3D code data
__________
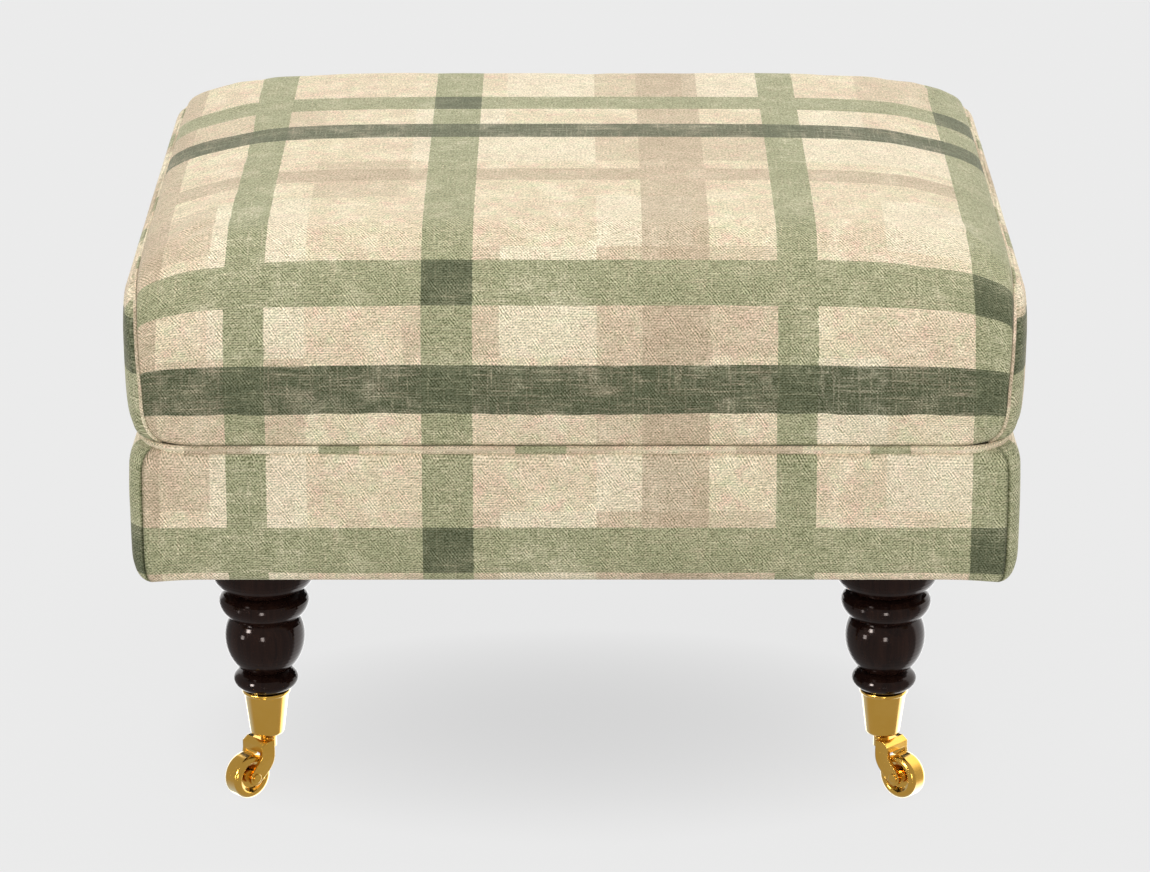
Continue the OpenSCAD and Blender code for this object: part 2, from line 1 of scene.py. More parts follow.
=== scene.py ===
import bpy
import math
import numpy as np
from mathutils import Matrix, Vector

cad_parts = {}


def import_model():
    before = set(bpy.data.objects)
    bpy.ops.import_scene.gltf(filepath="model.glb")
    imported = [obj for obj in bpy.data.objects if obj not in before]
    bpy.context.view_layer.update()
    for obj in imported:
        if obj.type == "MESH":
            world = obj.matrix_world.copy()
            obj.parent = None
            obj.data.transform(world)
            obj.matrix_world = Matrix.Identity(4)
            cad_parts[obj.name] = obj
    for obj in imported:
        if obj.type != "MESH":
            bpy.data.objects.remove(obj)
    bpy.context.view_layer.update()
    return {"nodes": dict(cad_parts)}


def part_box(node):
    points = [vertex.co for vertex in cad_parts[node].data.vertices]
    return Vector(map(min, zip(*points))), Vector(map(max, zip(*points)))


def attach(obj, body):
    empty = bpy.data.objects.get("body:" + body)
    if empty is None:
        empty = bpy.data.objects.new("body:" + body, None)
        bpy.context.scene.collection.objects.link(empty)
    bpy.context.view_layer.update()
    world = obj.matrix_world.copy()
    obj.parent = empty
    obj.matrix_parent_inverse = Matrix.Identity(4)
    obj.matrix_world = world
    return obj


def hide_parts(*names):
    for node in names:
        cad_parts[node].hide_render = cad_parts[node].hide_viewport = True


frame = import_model()
scene = bpy.context.scene
MM = 0.001


# Node trees

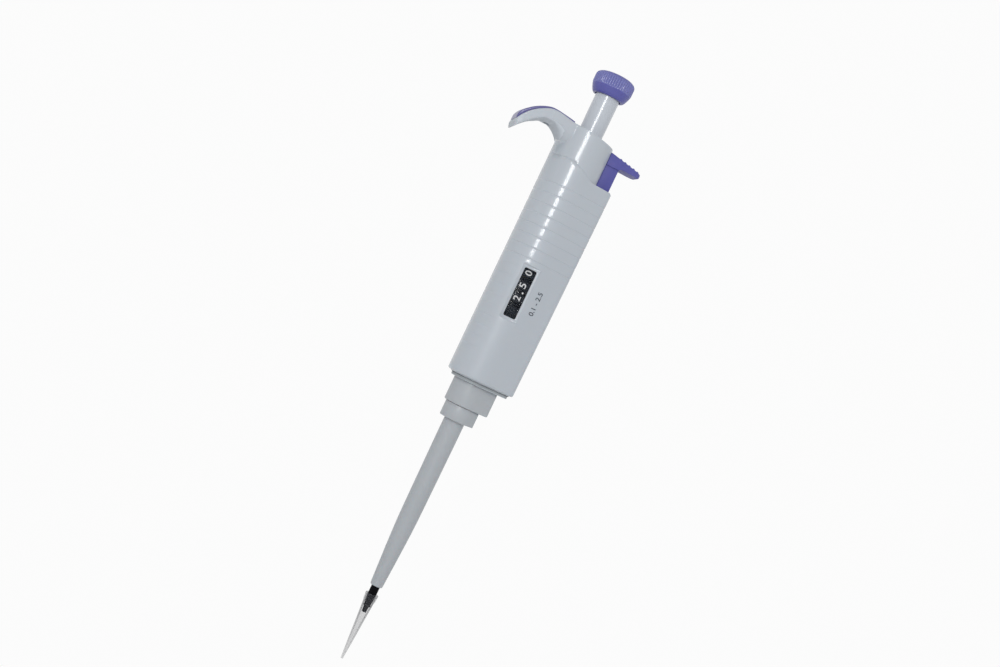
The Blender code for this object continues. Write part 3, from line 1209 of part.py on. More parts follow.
def build():
    """Clear the scene and make every piece under the empty of the body that carries it."""
    for old in list(bpy.data.objects):
        bpy.data.objects.remove(old)
    finish = make_materials()
    frame = empty("frame", None, FRAME_SHIFT)
    handle = empty("handle", frame)
    dial = empty("dial", frame)
    plunger = empty("plunger", dial)
    piston = empty("piston_carrier", frame)
    nut = empty("nut_carrier", frame)
    ejector = empty("ejector", frame)
    tip = empty("tip", frame)

    make_handle_body(finish["housing"], handle)
    make_hook_cap(finish["housing"], handle)
    make_hook_inlay(finish["purple_dark"], handle)
    make_display_window(finish["clear"], handle)
    make_handle_base(finish["housing"], handle)
    make_stem_guide(finish["inner"], handle)
    make_friction_ring(finish["rubber"], handle)
    make_coupling_nut(finish["brass"], handle)
    make_counter_base(finish["inner"], handle)
    make_counter_top_plate(finish["inner"], handle)
    make_carry_axle(finish["steel"], handle)
    make_nut_rail(finish["steel"], handle)
    make_tip_cone(finish["cone"], handle)
    make_cone_seal_ring(finish["rubber"], handle)
    make_seal_stack(finish, handle)
    spring_low = SHAFT_FLANGE_TOP + GAP
    spring("blowout_spring", BLOWOUT_SPRING_RADIUS, BLOWOUT_SPRING_WIRE, spring_low,
           spring_low + BLOWOUT_SPRING_LENGTH, BLOWOUT_SPRING_TURNS, finish["spring"], handle)
    make_blowout_washer(finish["steel"], handle)

    make_number_wheel("hundredths_wheel", 3, SPINDLE_HUB_RADIUS + PRESS_CLEARANCE, finish["black"], dial)
    make_volume_spindle(finish["brass"], dial)
    make_calibration_nut(finish["steel"], dial)
    wheel_bore = COUNTER_SLEEVE_RADIUS + RUNNING_CLEARANCE
    for order, name in enumerate(("tens", "units", "tenths")):
        wheel = empty(f"{name}_wheel_carrier", frame)
        make_number_wheel(f"{name}_wheel", order, wheel_bore, finish["black"], wheel)
        pinion = empty(f"{name}_pinion_carrier", frame)
        make_carry_pinion(f"{name}_carry_pinion", order, finish["inner"], pinion)
    make_volume_nut(finish["brass"], nut)

    make_push_button(finish["purple"], plunger)
    make_plunger_stem(finish["stem"], plunger)
    make_control_rod(finish["steel"], plunger)
    make_retaining_clip(finish["spring"], plunger)

    make_piston_head(finish["inner"], piston)
    make_piston(finish["steel"], piston)
    spring("main_spring", MAIN_SPRING_RADIUS, MAIN_SPRING_WIRE, spring_low, PISTON_HEAD_BOTTOM - GAP,
           MAIN_SPRING_TURNS, finish["spring"], handle)

    make_ejector_button(finish["purple"], ejector)
    make_ejector_rod(finish["steel"], ejector)
    make_ejector_arm(finish["sleeve"], ejector)
    make_ejector_sleeve(finish["sleeve"], ejector)
    spring_low = COUNTER_TOP_Z + COUNTER_PLATE + GAP
    spring("ejector_spring", EJECTOR_SPRING_RADIUS, EJECTOR_SPRING_WIRE, spring_low,
           EJECTOR_STEM_BOTTOM - GAP, EJECTOR_SPRING_TURNS, finish["spring"], handle, EJECTOR_SPRING_X)

    make_disposable_tip(finish["tip"], tip)


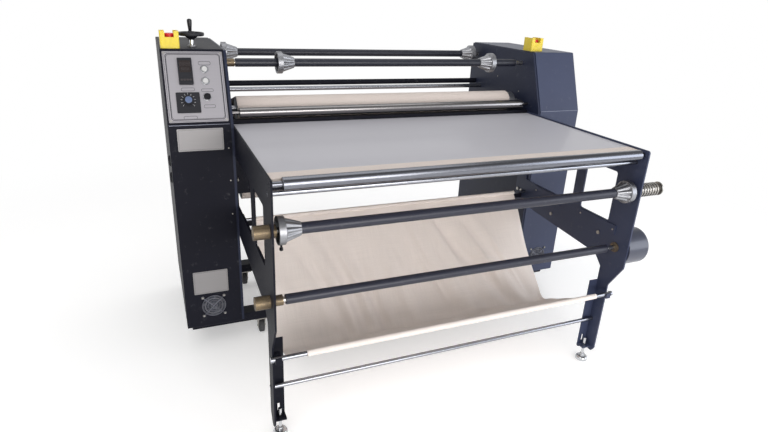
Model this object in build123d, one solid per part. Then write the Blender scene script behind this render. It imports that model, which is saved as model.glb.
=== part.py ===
from build123d import *
from math import asin, atan2, ceil, cos, degrees, hypot, pi, radians, sin, sqrt
import os

# Rotary heat press with a feed table, two side cabinets and a catch cloth.
# Millimetres, +X to the right, +Y to the back, +Z up. Y is counted from the front roller
# and Z from the floor while the pieces are made. At the end everything is moved so that
# the origin is the centre of the overall box, on the floor.

# Overall frame
frame_span = 1352.0          # outer face to outer face of the two side frames
side_plate_t = 6.0
wall_t = 10.0                # bearing walls behind the side frames
cabinet_width = 215.0
cabinet_front = 623.0
cabinet_depth = 627.0
cabinet_bottom = 120.0
cabinet_top = 1200.0
knee_height = 950.0          # where the cabinet front starts to lean back
panel_lean = 99.0            # how far the leaning front runs back
sheet_t = 2.0
wall_inset = 3.0

# Fits
run_fit = 0.05               # radial clearance of a journal in its bore
part_gap = 0.3               # gap between curved faces of different bodies
touch_gap = 0.5

# Side frames and legs
beam_top = 936.0
beam_bottom = 824.0
frame_front = -24.0
frame_rear = 706.0
front_post_rear = 98.0
mid_post_front = 260.0
mid_post_rear = 314.0
window_rear = 640.0
arm_top = 625.0
arm_bottom_front = 470.0
arm_bottom_rear = 503.0
knuckle_z = 470.0
leg_top_z = 370.0
leg_front = 34.0
leg_rear = 90.0
leg_bottom = 50.0
leg_width = 40.0             # flange folded inwards at the leg's rear edge
leg_sheet = 3.0
window_r = 10.0
strip_h = 38.0               # flat bars screwed to the inner faces of the arms
strip_t = 4.0
strip_low = 583.0
front_strip = (51.0, 257.0)
rear_strip = (377.0, 558.0)
slot_width = 8.0
slot_length = 30.0
shoe_low = 64.0              # plate that carries the foot's stud
shoe_t = 6.0

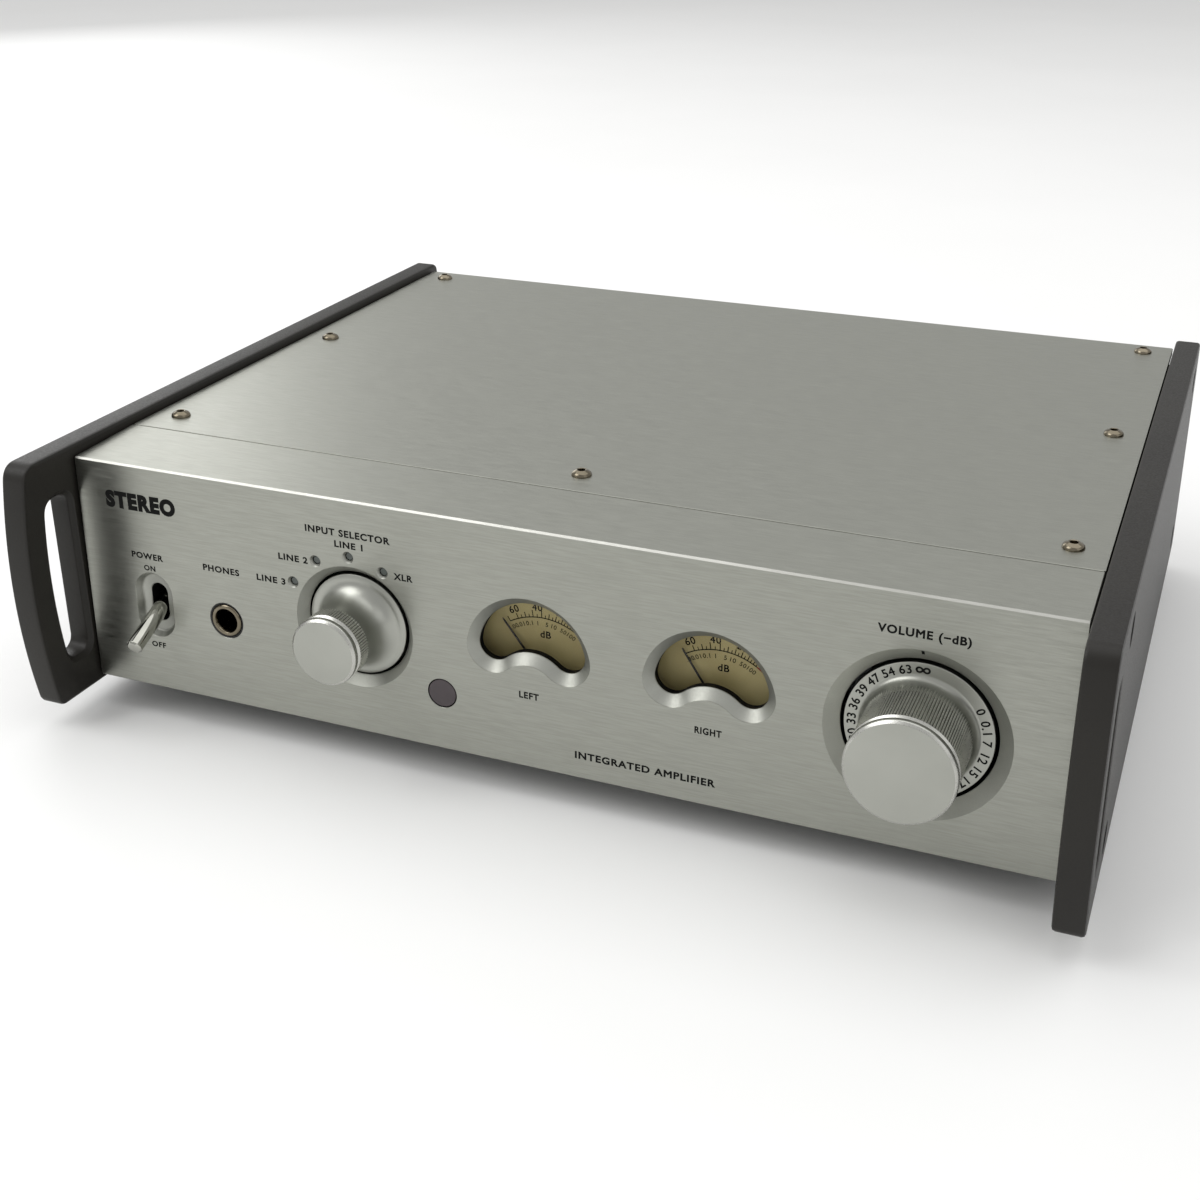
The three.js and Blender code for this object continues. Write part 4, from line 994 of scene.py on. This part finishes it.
def makeDialPrint(side):
    x, radius = meters[side]["x"], dialPrint["radius"]
    steps, redFrom = 28, dialPrint["redFrom"]
    span = [dialPrint["from"] + (redFrom - dialPrint["from"]) * k / steps for k in range(steps + 1)]
    shape = newShape()
    addStroke(shape, [onDial(x, radius, a) for a in span], dialPrint["line"])
    addStroke(shape, [onDial(x, radius, redFrom + k * 2) for k in range(6)], dialPrint["red"], 1)
    ticks = {(-31.5, -23, -15.5, 6, 12.2, 17.8, 23.5, 29): (1.5, 0.26), (-8.5, -0.5): (2.0, 0.26),
             (-19.2, -12, -4.6, 2.8, 9.4, 15, 20.6, 26.3, 31.6): (0.9, 0.22)}
    for angles, (length, width) in ticks.items():
        for a in angles:
            addStroke(shape, [onDial(x, radius, a), onDial(x, radius + length, a)], width)
    for a in (35, 38.5, 42):
        addStroke(shape, [onDial(x, radius, a), onDial(x, radius + 1.2, a)], 0.3, 1)
    pivot = (x, axisZ - dialPrint["drop"])
    for text, a in dialPrint["figures"].items():
        addText(shape, text, pivot[0], pivot[1] + radius + 2.8, 1.9, y=dialPrint["level"], about=pivot,
                turn=-math.radians(a), which=1 if text == "0" else 0, bold=0.015)
    for text, a in dialPrint["watts"].items():
        addText(shape, text, pivot[0], pivot[1] + radius - 1.7, 1.2, y=dialPrint["level"], about=pivot,
                turn=-math.radians(a), bold=0.01)
    addText(shape, "dB", x + 0.9, axisZ + 3.2, 1.9, y=dialPrint["level"], width=3.0)
    showShape("meter_dial_print_" + side, shape, ["screenInk", "redInk"], "casing", sharp=20)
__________
# Challenge
Repeat word for word the lines from the line containing "for node in" to the line containing "# Node trees", both lines included; nothing else should appear.

# Output for this task
    for node in names:
        cad_parts[node].hide_render = cad_parts[node].hide_viewport = True


frame = import_model()
scene = bpy.context.scene
MM = 0.001


# Node trees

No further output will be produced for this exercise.